The slightly longer shafts also helped in one regard -- when at address, I needed to hold my hands a bit higher to point the shaft towards my belt, which I'd been told to do by my various teachers in the past (an unintended but beneficial posture adjustment). The grips also seemed a bit thicker then previous clubs, which took a while to get used to.
|Good looks at address = confidence.|
Striking shots with the i3+'s produced a nice soft feel, and ball-flight distances were consistent with the other high-performance brands I've tried.
And true to the company's philosophy, the irons were very forgiving. When hit off the toe or heel, the ball would still tend to fly straight, with the corresponding loss of distance you'd expect from a mis-hit. I'd say the club's strongest suit involves the superior looks of the heads, and the confidence involved with the product -- that you won't need to be as precise in order to keep the ball in play. True to John Solheim's words, the heads do glide through the turf nicely, and thin shots were held to a minimum.
Just as for any major golf purchase, I'd highly recommend a trip to your local PGA club fitter -- someone who's familiar with the different manufacturers and models, and can not only fit you properly, but also recommend clubs based on the types of playing characteristics you're looking for from your equipment.
|PING's still making some great looking putters.|
I'd recommend the PING i3+'s for anyone who's looking for high-end equipment with some very forgiving qualities, yet yields excellent performance.
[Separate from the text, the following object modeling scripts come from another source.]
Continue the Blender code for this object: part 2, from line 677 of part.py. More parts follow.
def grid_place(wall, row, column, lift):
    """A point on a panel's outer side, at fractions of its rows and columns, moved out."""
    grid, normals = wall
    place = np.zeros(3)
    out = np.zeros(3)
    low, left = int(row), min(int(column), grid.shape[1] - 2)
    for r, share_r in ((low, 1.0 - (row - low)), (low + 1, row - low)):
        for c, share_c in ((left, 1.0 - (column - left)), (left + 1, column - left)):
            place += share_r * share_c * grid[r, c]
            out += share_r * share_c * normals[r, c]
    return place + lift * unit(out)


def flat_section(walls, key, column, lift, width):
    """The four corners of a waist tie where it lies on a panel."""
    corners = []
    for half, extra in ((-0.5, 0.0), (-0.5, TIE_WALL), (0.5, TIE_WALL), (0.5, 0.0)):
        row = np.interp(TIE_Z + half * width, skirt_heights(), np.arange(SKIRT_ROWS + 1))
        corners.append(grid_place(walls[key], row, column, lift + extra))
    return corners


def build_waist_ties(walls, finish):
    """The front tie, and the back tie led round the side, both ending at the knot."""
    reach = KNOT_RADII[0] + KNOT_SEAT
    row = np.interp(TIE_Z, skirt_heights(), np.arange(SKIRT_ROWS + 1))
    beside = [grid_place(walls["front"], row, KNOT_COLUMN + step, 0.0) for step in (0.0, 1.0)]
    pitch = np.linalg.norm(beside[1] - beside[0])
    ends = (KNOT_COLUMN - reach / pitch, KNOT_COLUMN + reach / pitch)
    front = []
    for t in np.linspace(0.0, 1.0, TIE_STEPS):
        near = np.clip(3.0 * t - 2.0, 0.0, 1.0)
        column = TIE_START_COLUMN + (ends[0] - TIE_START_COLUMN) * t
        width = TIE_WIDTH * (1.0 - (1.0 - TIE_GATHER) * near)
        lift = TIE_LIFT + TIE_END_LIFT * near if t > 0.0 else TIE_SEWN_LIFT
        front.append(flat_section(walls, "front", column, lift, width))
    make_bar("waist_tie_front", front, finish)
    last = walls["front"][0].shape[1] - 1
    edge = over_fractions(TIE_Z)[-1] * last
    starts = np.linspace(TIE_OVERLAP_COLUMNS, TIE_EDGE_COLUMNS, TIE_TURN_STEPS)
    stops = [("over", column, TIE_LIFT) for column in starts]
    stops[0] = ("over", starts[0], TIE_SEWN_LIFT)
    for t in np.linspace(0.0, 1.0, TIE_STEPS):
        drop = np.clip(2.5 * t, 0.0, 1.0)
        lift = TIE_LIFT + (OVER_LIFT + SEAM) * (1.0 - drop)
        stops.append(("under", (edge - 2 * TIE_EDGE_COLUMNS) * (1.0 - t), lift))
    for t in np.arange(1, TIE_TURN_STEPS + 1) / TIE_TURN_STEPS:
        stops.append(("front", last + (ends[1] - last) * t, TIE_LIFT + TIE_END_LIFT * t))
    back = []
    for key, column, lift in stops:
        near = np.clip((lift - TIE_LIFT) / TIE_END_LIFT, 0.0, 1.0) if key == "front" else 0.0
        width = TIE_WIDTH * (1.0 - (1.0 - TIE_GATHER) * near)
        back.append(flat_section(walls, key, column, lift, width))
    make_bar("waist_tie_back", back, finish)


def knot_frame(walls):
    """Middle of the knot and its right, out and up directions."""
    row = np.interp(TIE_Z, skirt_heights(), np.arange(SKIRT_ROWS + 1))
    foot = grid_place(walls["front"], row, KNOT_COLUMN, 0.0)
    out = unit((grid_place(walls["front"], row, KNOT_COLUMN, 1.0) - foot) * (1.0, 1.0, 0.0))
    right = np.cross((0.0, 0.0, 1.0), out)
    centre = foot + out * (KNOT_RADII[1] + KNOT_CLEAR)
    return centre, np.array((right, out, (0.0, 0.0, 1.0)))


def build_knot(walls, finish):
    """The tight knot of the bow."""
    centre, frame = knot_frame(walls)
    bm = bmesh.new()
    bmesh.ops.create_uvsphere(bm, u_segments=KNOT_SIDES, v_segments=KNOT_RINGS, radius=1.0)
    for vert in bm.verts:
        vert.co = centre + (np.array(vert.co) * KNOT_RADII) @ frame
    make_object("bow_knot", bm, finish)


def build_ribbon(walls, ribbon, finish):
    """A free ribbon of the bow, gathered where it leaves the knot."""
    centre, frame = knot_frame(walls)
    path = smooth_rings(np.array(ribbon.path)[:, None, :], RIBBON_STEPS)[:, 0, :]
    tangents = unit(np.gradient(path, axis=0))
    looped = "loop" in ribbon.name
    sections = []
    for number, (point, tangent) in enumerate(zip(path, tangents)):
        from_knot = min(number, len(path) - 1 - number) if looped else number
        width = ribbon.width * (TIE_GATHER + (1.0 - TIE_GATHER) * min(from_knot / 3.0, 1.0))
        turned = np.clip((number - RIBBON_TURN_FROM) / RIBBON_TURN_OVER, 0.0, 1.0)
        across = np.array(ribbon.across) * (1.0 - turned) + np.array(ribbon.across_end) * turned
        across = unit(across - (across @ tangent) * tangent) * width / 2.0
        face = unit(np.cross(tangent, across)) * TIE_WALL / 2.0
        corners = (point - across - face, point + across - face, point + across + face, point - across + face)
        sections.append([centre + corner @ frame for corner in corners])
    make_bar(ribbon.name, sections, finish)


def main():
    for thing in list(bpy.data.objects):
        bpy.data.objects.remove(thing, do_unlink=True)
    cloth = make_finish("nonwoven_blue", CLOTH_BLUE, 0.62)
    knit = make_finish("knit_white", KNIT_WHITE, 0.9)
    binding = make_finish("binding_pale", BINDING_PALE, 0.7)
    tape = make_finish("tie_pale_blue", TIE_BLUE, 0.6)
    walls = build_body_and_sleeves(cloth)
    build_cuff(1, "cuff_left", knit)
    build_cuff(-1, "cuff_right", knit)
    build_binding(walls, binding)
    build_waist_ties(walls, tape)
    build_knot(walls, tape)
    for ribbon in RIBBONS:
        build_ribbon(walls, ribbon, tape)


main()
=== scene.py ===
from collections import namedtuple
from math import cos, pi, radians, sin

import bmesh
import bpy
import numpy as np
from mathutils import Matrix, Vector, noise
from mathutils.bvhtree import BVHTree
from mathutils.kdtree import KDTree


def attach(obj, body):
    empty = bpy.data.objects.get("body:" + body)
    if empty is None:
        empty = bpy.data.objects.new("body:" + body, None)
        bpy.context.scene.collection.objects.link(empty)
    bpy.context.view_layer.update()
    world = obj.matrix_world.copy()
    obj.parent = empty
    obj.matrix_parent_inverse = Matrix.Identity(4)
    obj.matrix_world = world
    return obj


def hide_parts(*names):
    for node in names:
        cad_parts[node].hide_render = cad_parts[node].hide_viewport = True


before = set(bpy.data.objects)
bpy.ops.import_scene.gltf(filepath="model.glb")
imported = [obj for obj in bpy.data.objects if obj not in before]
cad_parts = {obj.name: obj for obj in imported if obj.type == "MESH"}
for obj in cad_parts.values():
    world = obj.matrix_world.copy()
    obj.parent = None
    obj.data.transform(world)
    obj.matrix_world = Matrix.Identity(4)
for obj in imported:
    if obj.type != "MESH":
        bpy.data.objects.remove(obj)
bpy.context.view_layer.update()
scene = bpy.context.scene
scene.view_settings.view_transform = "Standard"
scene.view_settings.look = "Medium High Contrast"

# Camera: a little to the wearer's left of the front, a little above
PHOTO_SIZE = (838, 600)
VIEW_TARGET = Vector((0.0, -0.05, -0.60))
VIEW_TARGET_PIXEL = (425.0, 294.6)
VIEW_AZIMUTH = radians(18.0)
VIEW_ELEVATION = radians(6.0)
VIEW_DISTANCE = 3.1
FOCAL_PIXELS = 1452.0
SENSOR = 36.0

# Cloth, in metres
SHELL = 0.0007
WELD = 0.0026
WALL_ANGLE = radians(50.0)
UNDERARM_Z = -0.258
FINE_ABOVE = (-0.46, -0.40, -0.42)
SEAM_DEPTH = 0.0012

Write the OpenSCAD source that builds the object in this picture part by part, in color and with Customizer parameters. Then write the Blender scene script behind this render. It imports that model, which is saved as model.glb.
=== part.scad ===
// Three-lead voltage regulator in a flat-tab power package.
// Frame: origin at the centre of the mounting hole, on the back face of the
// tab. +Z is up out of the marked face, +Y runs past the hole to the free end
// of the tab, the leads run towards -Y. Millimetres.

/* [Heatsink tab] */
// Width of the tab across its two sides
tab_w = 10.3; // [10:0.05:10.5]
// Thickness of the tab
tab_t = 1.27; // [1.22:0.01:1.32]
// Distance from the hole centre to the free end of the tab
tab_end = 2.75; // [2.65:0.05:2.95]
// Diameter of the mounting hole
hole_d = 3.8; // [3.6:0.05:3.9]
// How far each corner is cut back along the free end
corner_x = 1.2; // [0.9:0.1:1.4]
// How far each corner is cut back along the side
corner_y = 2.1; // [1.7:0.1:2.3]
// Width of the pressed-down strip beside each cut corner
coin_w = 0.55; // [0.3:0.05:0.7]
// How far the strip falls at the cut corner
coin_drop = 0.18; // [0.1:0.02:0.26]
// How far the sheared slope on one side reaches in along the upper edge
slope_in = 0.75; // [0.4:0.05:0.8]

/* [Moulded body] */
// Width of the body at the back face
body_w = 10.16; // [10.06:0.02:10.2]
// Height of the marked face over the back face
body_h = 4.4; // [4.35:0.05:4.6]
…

The i3+ is also available in a blade, designed with less bounce for better players looking to pick the ball cleaner. Try both when you're visiting your PGA professional.
Being fit correctly alleviates the need to forgive anyone for possible mistakes -- and then you might not even need to forgive yourself for buying the wrong clubs.
MSRP $115 per club steel, $150 graphite
Available at your higher-end golf retailers and club pro shops.